Hablar de “industria” en el ámbito musical siempre es conflictivo. Reducir el tema a lo económico u organizacional dificulta la comprensión de lo que verdaderamente implica, pues “la industria produce cultura y la cultura produce industria” (Negus, 2005: 35). Además, delimitarla es difícil porque si bien muchos afirman que está en crisis —confundiéndola con la industria discográfica, cuyos “aprietos” son también cuestionables—, en realidad hablamos de una de las industrias más prolíficas, sobre todo por los vínculos que ha desarrollado con el resto de las industrias de entretenimiento.
Muchas de sus dinámicas se dan desde la informalidad (que no necesariamente significa piratería), por lo que es difícil cuantificar sus ganancias. Y si bien las industria de los videojuegos crece rápidamente (Kamenetz, 2013), y la cinematográfica es duro contendiente, es innegable que parte de las ganancias de ambas tiene que ver con lo musical.
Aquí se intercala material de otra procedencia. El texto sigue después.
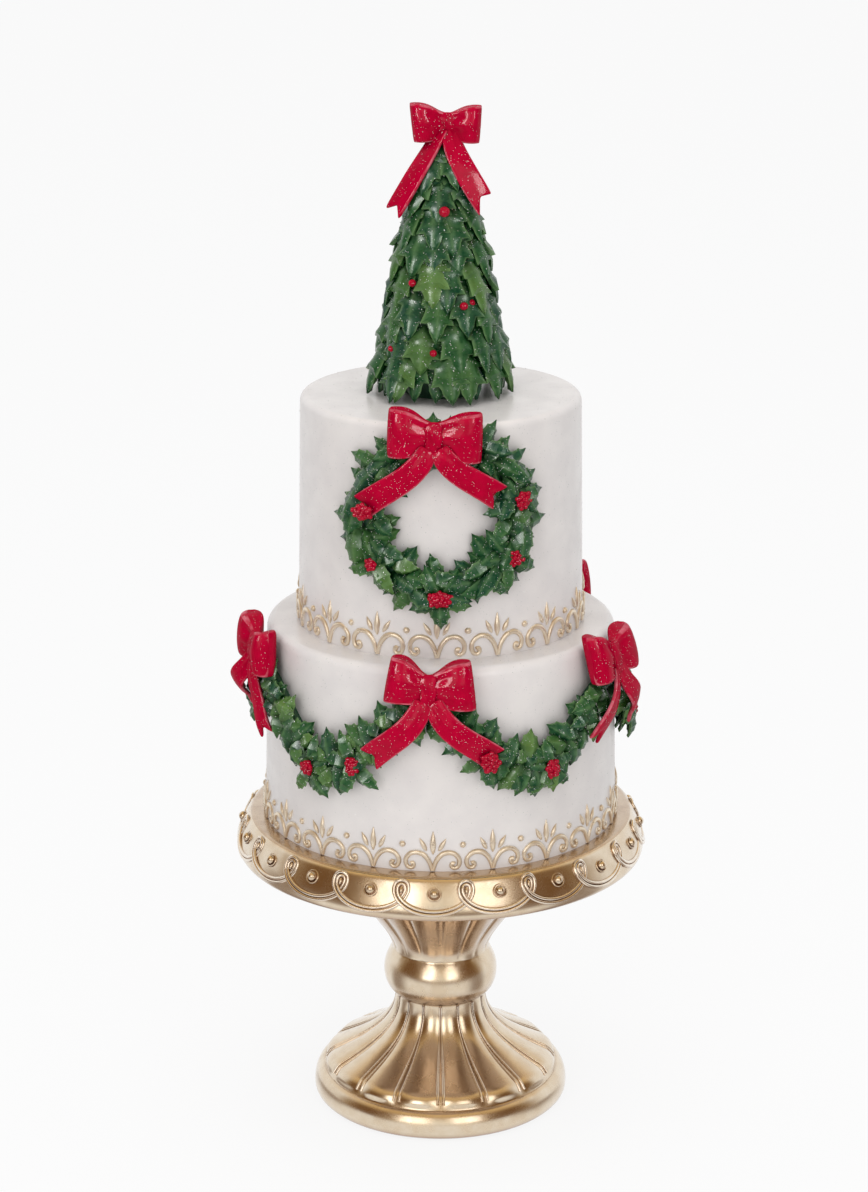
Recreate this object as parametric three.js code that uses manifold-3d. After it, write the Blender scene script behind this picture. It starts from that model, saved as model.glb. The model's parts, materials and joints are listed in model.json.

Finalmente, por su naturaleza ubicua, consumimos diariamente más música que películas o videojuegos, por lo que sin importar lo económico, esta industria tiene un gran impacto social y cultural.
NICHOS, ESCENAS Y REDES DE COLABORACIÓN
La industria musical mexicana —entendida como el conglomerado de nichos o segmentos de mercado y actividades comerciales relacionadas con la música— está consolidada y es bastante rentable; sin embargo, su fragmentación es evidente. Esta rotura depende más de fenómenos sociales y culturales, que de cuestiones políticas o económicas, pues los prejuicios, el resentimiento social y el “deber ser” de algunas identidades entorpecen sus procesos.
Cada nicho, entendido como un segmento de la industria enfocado a ciertos estilos musicales, ha desarrollado dinámicas que le permiten evitar —en apariencia— toda interacción con el resto. Resulta importante hacer la distinción entre nicho y escena, pues mientras que un nicho comprende a todos los actores y procesos involucrados en la creación, registro, reproducción, distribución y consumo de productos y estilos musicales afines (e.g.: el rock y la música “alternativa”); el segundo apela a algo más reducido y depende de la noción de comunidad e identidad colectiva. Es decir, mientras que un nicho es una “sub industria” que contempla estilos y prácticas musicales afines (y que incluye muchas escenas y dinámicas concretas), una escena consiste en un grupo de individuos (músicos, promotores, fans, etcétera) que, a partir de un entorno determinado (una ciudad, un distrito, una comunidad virtual), desarrolla o se apropia de un estilo musical (Bennett, 2004).
Lo anterior es importante, ya que si bien cada nicho desarrolla formas de distinción discursiva, en la práctica todos están más relacionados de lo que pareciera: comparten públicos, foros, medios, proveedores, etcétera. Concebir a la industria musical desde esta perspectiva fractálica es el primer paso para dimensionar su verdadero alcance y funcionamiento.
EN CRECIMIENTO… PERO CON PROBLEMAS
Otro problema es la insistente polarización entre “espectáculo” y “cultura”. Más allá de que dicha distinción dificulta la decisión sobre qué sección de un periódico publicará un contenido musical, en la práctica cotidiana fomenta prejuicios y formas de discriminación cultural. La absurda idea de que algunas obras no son “culturales”, y que las prácticas “cultas” no son espectaculares, hace que no podamos considerar como parte de una misma industria a una tocada clandestina, un palenque, un festival masivo o un concierto sinfónico. Sí, la industria musical es una industria de entretenimiento como lo son la del cine, la literatura, el teatro y la danza. Claro, cada una desarrolla discursos propios para legitimarse, pero no dejan de ser entretenimiento ni de estar mucho más vinculadas de lo que se suele creer.
Discriminación cultural. Muchos creen que los estilos que les gustan son los únicos que tienen “valor cultural”. No es raro escuchar cómo ciertos estilos —generalmente los más populares— son considerados vulgares, simplones o enajenantes, olvidando que la música tiene múltiples funciones. Esta distinción, basada en un falso argumento de intelectualidad, ocurre en todos los contextos, por lo que un roquero que se queja de la cumbia puede a su vez ser discriminado por un jazzero o alguien de formación académica. El problema es que de fondo se reproduce un fuerte resentimiento social y una necesidad de hacer menos al otro. No sólo por el gusto musical, sino por todo lo que implica su imaginario social. Cuando uno escucha frases como “En México no hay cultura musical”, en realidad se deja entrever la idea de que “Todos deben escuchar lo que yo, si no, son unos ‘incultos’”. Hablamos de cierto fascismo cultural, cuando lo que enriquece a una sociedad es la diversidad de propuestas.